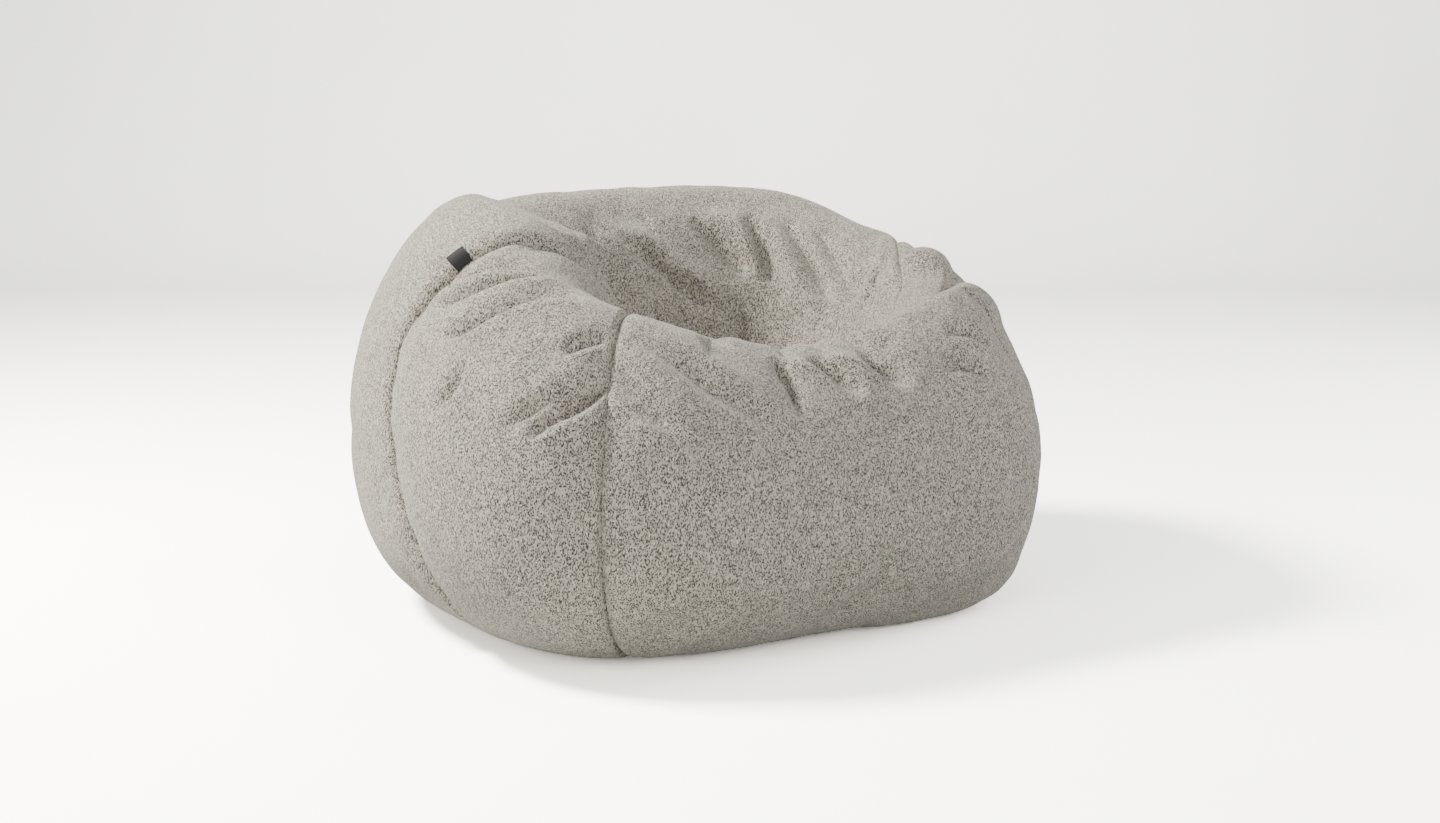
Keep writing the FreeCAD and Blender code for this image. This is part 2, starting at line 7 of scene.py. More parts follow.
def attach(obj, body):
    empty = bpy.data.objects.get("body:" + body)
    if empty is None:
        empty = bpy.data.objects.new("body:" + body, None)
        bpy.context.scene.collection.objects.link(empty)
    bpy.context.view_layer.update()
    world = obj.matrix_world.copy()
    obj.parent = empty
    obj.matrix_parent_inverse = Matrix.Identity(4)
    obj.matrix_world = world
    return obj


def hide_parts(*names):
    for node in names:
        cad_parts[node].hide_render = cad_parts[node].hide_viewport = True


# The looks of a large bean bag chair: a cover of five cloth panels over a liner full of beads.
# Metres and degrees, in the frame of the CAD model. A place on the bag is an azimuth, which runs
# from +X towards +Y, and a place up the section: 0 at the base seam, about 4.7 at the crest of the
# rim and 9 at the crown seam, deep in the seat hollow.
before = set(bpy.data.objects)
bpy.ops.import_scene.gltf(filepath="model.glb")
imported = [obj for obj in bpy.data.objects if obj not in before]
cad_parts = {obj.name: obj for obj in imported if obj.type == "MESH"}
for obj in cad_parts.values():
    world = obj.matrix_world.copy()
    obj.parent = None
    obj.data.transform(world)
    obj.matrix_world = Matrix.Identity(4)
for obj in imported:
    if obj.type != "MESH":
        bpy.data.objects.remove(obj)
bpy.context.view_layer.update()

# ---- Body shape, as the CAD has it ----
STATIONS = [
    (-165, 0.590, 0.595, 0.66),
    (-140, 0.600, 0.550, 0.64),
    (-115, 0.515, 0.505, 0.62),
    (-90, 0.470, 0.490, 0.60),
    (-65, 0.505, 0.500, 0.62),
    (-40, 0.590, 0.545, 0.68),
    (-15, 0.580, 0.572, 0.74),
    (12, 0.555, 0.615, 0.76),
    (40, 0.570, 0.675, 0.70),
    (140, 0.595, 0.680, 0.70),
    (170, 0.590, 0.665, 0.70),
]
BACK_AZIMUTHS = (60, 75, 90, 105, 120)
BACK_REACH = 0.480
BACK_RADIUS = 1.100
BACK_HEIGHT = 0.685
BACK_RIM_SHARE = 0.66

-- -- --

▶ [Objective]: How many of the lines above hold "objects"? Answer with only the number.

▶ [Task response]: 6